In the end, Daniel Boulud's star power wasn't enough to keep drawing in Vancouver diners.
The New York celebrity chef has announced he is shuttering his two Vancouver restaurants, Lumière and the adjacent db Bistro Moderne, on March 13, after a little more than two years.
"It is with regret that we announce the closing of db Bistro Moderne and Lumière. We are working with our staff to relocate within the industry, both in our restaurants and elsewhere," said a joint statement from Mr. Boulud and his Vancouver business partners, David and Manjy Sidoo.

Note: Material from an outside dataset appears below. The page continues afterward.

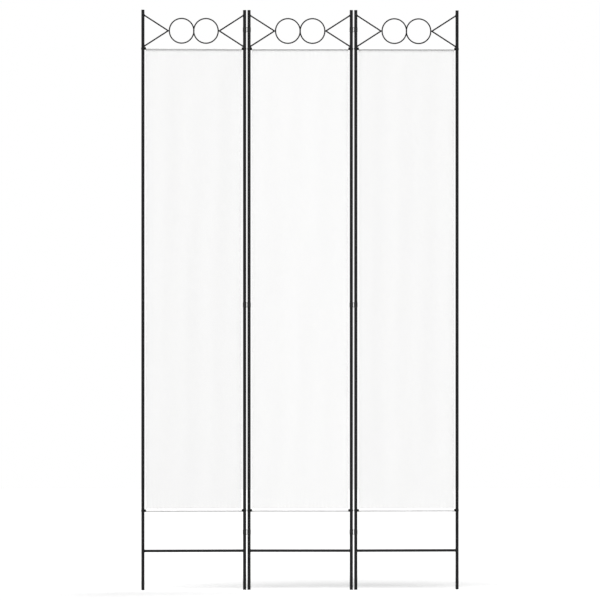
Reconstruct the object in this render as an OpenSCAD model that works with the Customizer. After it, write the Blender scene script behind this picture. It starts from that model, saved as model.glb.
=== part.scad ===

In an e-mailed statement, general manager Chris Gonzalez added: "Like most Vancouverites, I am saddened by this unfortunate news. … I would worry for my staff were they not such exceptional talents and consummate professionals - I have no doubt all will land on their feet in very short order."
Mr. Boulud was the first international superstar chef to open a restaurant in Canada. He was recruited to enter the Vancouver market in 2008 to replace Lumière's high-profile homegrown chef, Rob Feenie, after a falling out with the primary investors, the Sidoos.
Since then, New York celebrity chef Jean-Georges Vongerichten has opened Market restaurant at Vancouver's Shangri-La Hotel, and British chef Gordon Ramsay is planning to join the Rotisserie Laurier BBQ in Montreal.
While the introduction of the HST and British Columbia's new, stricter drinking-and-driving laws have widely been blamed for hurting Vancouver's restaurant sales, the city's industry observers say Mr. Boulud's failure to thrive was a unique case.
"This is a restaurant that did have one of the best-known brands in the universe in Daniel Boulud, so for it to last just two years should come as a huge shock to everyone," says Andrew Morrison, editor of the local food and culture web site ScoutMagazine.ca.
He says that in spite of the high quality of their food and service, the two restaurants weren't able to read the lay of the land and adapt well to the market.
"I just don't think Vancouver's all that into fine dining any more," he says. "As a food city, we've really come to terms with how we want to dine - which is not formally, not with white tablecloths, it's not with big balloon crystal wine glasses and 12-course tasting menus. We like to take it easy. We like to relax."
Moreover, he says, the split between Mr. Feenie and the Sidoos forced many diners to choose sides with Mr. Feenie, and Lumière was not able to retain its original customer base.
Mr. Morrison says of the more than 300 noteworthy restaurants that have opened in Vancouver over the past few years, only 10 have been fine dining establishments, and of those 10, five have been forced to close or refashion themselves into more casual businesses. However, he says, that doesn't mean Vancouver's restaurant scene is suffering.
"The [restaurants]that are doing a good job are packed," he says.
Lee Man, who writes about food for Vancouver Magazine, says Mr. Boulud's strategy of importing staff, recipes and concepts from New York never seemed to gain traction with local diners.
"It did feel like it was a restaurant from somewhere else that popped up in Vancouver," Mr. Man says. "I think people went out of initial curiosity, but there were a lot of ingredients being flown in and people just didn't connect to that."
Mr. Boulud's failure in the market, however, will likely be to the advantage of other local restaurants.
"Other restaurants will benefit from picking up some very good staff," Mr. Man says.